Task brief: Scan the lines below for the word "empty". Copy each line you find it in.

Given records:
□ □ □ □ □
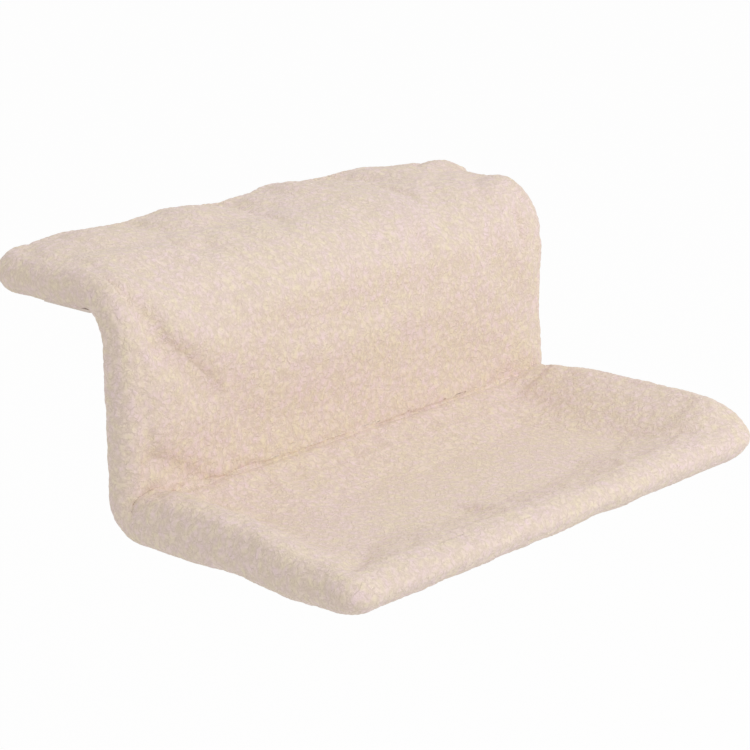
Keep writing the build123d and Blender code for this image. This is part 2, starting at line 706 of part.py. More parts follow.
for side, sign in sides.items():
    with BuildPart() as bolster_filling:
        filling_roll(sign)
    bolster_filling.part.label = f"bolster_filling_{side}"
    export_step(bolster_filling.part, f"parts/bolster_filling_{side}.step")

# Wadding and lining under the bed fleece, fitted between the rolls
with BuildPart() as bed_wadding:
    bed_sheet(bed_z + bed_rim - fleece - cloth_gap, wadding)
    bent_tube(bed_points, corner_bend, 2 * (roll_radius + cloth_gap), mode=Mode.SUBTRACT)
bed_wadding.part.label = "bed_wadding"
export_step(bed_wadding.part, "parts/bed_wadding.step")

with BuildPart() as bed_lining:
    bed_sheet(bed_z - bed_lining_drop, lining)
    bent_tube(bed_points, corner_bend, 2 * (roll_radius + cloth_gap), mode=Mode.SUBTRACT)
bed_lining.part.label = "bed_lining"
export_step(bed_lining.part, "parts/bed_lining.step")

# Hook and loop strips between the back lining's lower end and the bed lining
strip_half_length = side_x - strip_inset
strip_y = bed_start - strip_margin - strip_width / 2
strip_z = bed_z - lining_inner
with BuildPart() as hook_strip:
    with BuildSketch(Plane.XY.offset(strip_z)) as outline:
        with Locations((0, strip_y)):
            Rectangle(2 * strip_half_length, strip_width)
    extrude(outline.sketch, amount=strip_thickness)
hook_strip.part.label = "hook_strip"
export_step(hook_strip.part, "parts/hook_strip.step")

with BuildPart() as loop_strip:
    with BuildSketch(Plane.XY.offset(strip_z + strip_thickness)) as outline:
        with Locations((0, strip_y)):
            Rectangle(2 * strip_half_length, strip_width)
    extrude(outline.sketch, amount=strip_thickness)
loop_strip.part.label = "loop_strip"
export_step(loop_strip.part, "parts/loop_strip.step")
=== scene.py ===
import json
import math

import bpy
import numpy as np
from bpy.props import FloatProperty, FloatVectorProperty, PointerProperty
from mathutils import Matrix, Vector


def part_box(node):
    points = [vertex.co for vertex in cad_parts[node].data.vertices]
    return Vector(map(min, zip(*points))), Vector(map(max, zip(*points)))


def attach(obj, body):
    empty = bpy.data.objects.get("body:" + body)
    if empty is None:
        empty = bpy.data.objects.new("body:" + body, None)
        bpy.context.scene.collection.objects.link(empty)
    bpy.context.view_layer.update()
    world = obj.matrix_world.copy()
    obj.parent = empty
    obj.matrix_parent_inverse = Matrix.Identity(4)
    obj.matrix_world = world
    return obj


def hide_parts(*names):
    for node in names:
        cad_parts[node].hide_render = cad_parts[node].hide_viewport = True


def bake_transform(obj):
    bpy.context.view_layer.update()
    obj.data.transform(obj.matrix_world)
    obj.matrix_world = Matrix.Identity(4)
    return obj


bl_info = {
    "name": "Radiator Hammock",
    "version": (1, 0, 0),
    "blender": (4, 5, 0),
    "location": "View3D > Sidebar > Hammock",
    "description": "Dresses the tube frame of a radiator hammock in its fleece cover",
    "category": "Object",
}

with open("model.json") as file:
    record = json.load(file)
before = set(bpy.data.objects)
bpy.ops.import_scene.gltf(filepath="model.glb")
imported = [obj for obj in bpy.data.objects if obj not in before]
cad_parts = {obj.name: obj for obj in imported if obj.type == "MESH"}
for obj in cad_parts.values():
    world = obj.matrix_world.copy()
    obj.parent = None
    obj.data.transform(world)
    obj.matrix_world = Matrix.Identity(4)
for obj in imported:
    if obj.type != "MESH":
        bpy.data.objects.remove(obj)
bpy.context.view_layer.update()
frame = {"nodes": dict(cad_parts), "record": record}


def middle(node, axis):
    """The middle of a node's box along one axis."""
    low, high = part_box(node)
    return (low[axis] + high[axis]) / 2


def across(node, axis):
    """The size of a node's box along one axis."""
    low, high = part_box(node)
    return high[axis] - low[axis]


# Places of the tube frame, in metres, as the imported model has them
TUBE = across("upper_crossbar", 2) / 2
SIDE_X = middle("side_tube_right", 0)
UPRIGHT_Y = middle("upper_crossbar", 1)
TOP_Z = middle("hook_tube", 2)
BED_Z = middle("front_tube", 2)
REAR_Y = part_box("hook_tube")[1][1] - across("hook_tube", 2) / 2
FRONT_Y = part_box("front_tube")[0][1] + TUBE
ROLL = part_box("bed_fleece")[1][0] - SIDE_X
SEAM_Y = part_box("bed_fleece")[1][1]
PANEL_SEAM_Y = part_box("flap_fleece")[0][1]
TOP_BEND = 0.034
BOTTOM_BEND = 0.018
CORNER_BEND = 0.018
SEAM_RUN = UPRIGHT_Y - BOTTOM_BEND - SEAM_Y
UPPER_BAR_Z = middle("upper_crossbar", 2)
LOWER_BAR_Z = middle("lower_crossbar", 2)
COLLAR_Y = (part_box("clamp_collar_left")[0][1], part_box("clamp_collar_left")[1][1])

# The strips under the flap, and the levels that the flap's underside keeps on and beside them
GRIP_X = middle("grip_strip_right", 0)
GRIP_HALF = across("grip_strip_right", 0) / 2
GRIP_Y = (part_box("grip_strip_right")[0][1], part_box("grip_strip_right")[1][1])
FLAP_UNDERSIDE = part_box("grip_strip_left")[1][2] + 0.0003
FLAP_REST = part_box("grip_strip_left")[0][2] + 0.0002
REST_LEAD = 0.008

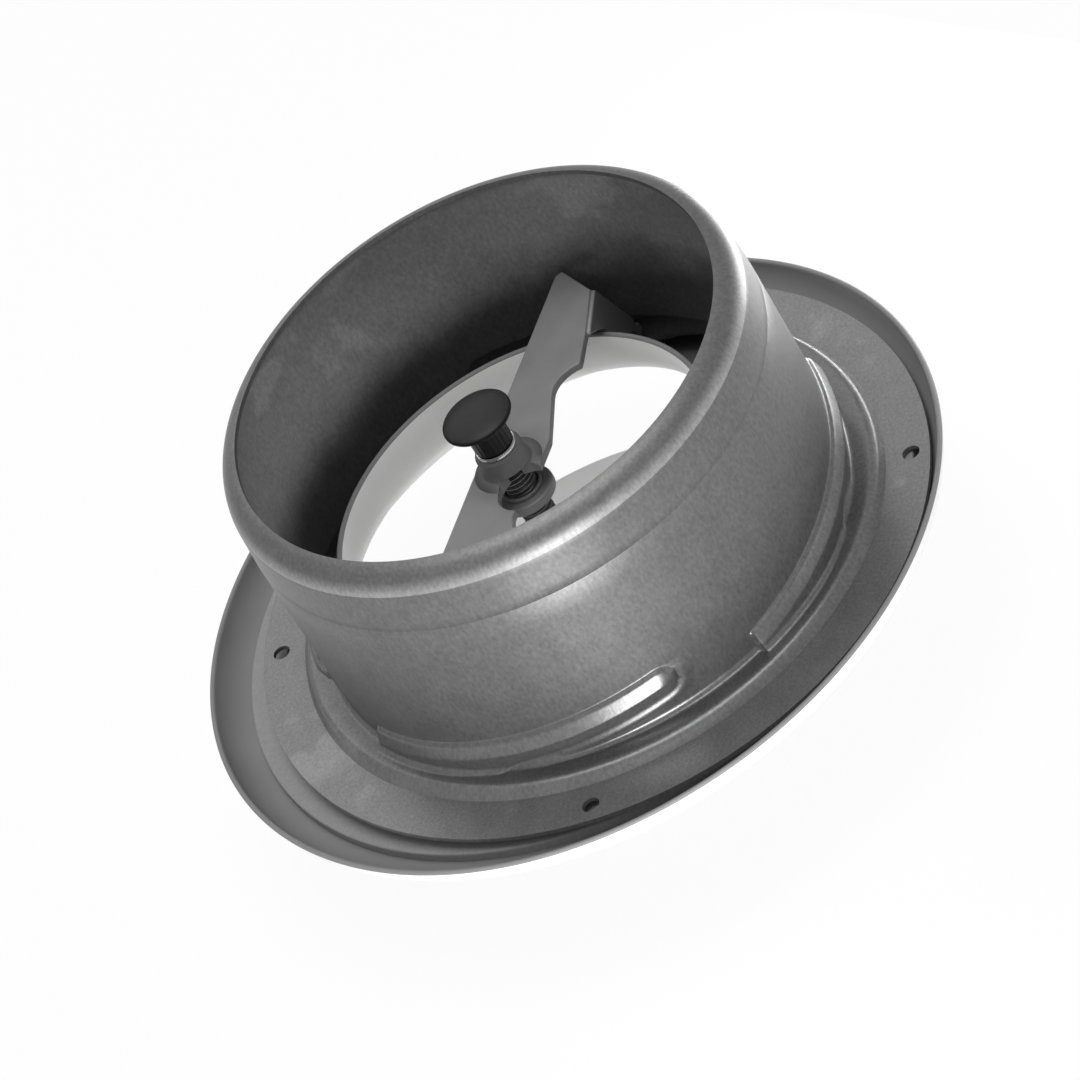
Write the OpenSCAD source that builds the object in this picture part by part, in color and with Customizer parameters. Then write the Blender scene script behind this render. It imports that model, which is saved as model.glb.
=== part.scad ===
// Disc valve with its bayonet mounting frame, laid face down, duct collar up.
// Origin on the collar's axis in the flange's ceiling side. +Z runs into the duct.
// +X runs along the bridge that carries the spindle.

/* [Mounting frame] */
// Outer diameter of the duct collar
collar_d = 98.5; // [90:0.5:110]
// Height of the collar above the flange
collar_h = 50; // [40:1:70]
// Sheet of the mounting frame
frame_sheet = 0.9; // [0.6:0.1:1.2]
// Radius rolled in at the collar's mouth
mouth_roll_r = 5.5; // [3:0.5:8]
// Turn of the mouth roll, in degrees
mouth_roll_turn = 80; // [60:5:90]
// Width of the flange, out from the collar
flange_w = 14.25; // [13:0.25:18]
// Width of the raised bead round the foot
bead_w = 4.4; // [3:0.1:6]
// Height of the bead above the flange
bead_h = 1.9; // [1.2:0.1:2.5]
// Hollow radius between the collar and the bead
foot_fillet_r = 1.2; // [0.8:0.1:2]
// Distance of the screw circle from the collar
screw_reach = 10.75; // [9:0.25:11]
// Diameter of a screw hole
screw_hole_d = 3.2; // [2.5:0.1:4.5]
// Number of screw holes
screw_count = 4; // [3:1:6]
// Angle of the first screw hole
screw_angle = 18.7; // [0:0.1:60]

/* [Bayonet channels] */
// Number of pressed channels
channel_count = 4; // [2:2:4]
// Angle of the first channel's low end
channel_angle = -30.8; // [-45:0.1:0]
// Turn of a channel
channel_turn = 69.6; // [60:0.2:75]
// Height of the low end's middle above the flange
channel_low_z = 3.0; // [2.5:0.1:4]
// Rise of a channel over its turn
channel_rise = 6.4; // [4:0.1:8]
// Inner half width of a channel
channel_half_w = 2.2; // [1.8:0.1:2.6]
// Depth of a channel behind the collar's inner wall
channel_depth = 1.85; // [1.4:0.05:2.2]
// Sheet left over the channel's crest
channel_sheet = 0.7; // [0.5:0.05:0.9]
// Turn over which a channel is open to the front
entry_turn = 23; // [15:1:28]

/* [Valve seat] */
// Sideways offset of the valve in its channels
seat_offset = 4.55; // [0:0.05:4.6]
// Rock of the valve about the bridge, in degrees
seat_rock = 1.65; // [0:0.05:1.7]
// Gap between the gasket and the flange where it comes closest
gasket_gap = 0.25; // [0.2:0.05:0.6]
// Space between the gasket and the bends beside its seat
gasket_edge_gap = 0.1; // [0.05:0.05:1]

/* [Front ring] */
// Overhang of the front ring past the flange
ring_overhang = 7.35; // [6.5:0.05:10]
// Sheet of the front ring
ring_sheet = 1.0; // [0.8:0.1:1.2]
// Depth of the front ring's face below the flange's ceiling side
ring_face_z = 6.0; // [5.8:0.1:7]
// Space between the throat and the collar's inner wall
throat_gap = 13.05; // [12.5:0.05:16]
// Height of the throat's upper edge
throat_top_z = 18.35; // [16:0.05:20]
// Straight length at the throat's upper edge
throat_land = 2.25; // [1:0.05:4]
// Radius that turns the throat into the flank
throat_bend_r = 16; // [14:0.5:18]
// Angle of the flank, in degrees from the spindle
flank_angle = 49; // [46:0.5:50]
// Radius at the foot of the flank
flank_foot_r = 12; // [10:0.5:14]
// Radius of the rolled outer edge
edge_roll_r = 6.65; // [6:0.05:8]
// Height of the outer edge below the ceiling side
edge_top_z = 0.3; // [0:0.1:1]

/* [Bridge] */
// Sheet of the bridge
bridge_sheet = 1.5; // [1.2:0.1:1.8]
// Height of the bridge's upper face
bridge_top_z = 23.9; // [22:0.1:25]
// Half width of the bridge
bridge_half_w = 6.3; // [5.5:0.1:6.6]
// Space between the bridge's ends and the collar's inner wall
bridge_end_gap = 1.95; // [1.8:0.05:3]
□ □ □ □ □
Output below:
    empty = bpy.data.objects.get("body:" + body)
    if empty is None:
        empty = bpy.data.objects.new("body:" + body, None)
        bpy.context.scene.collection.objects.link(empty)
    obj.parent = empty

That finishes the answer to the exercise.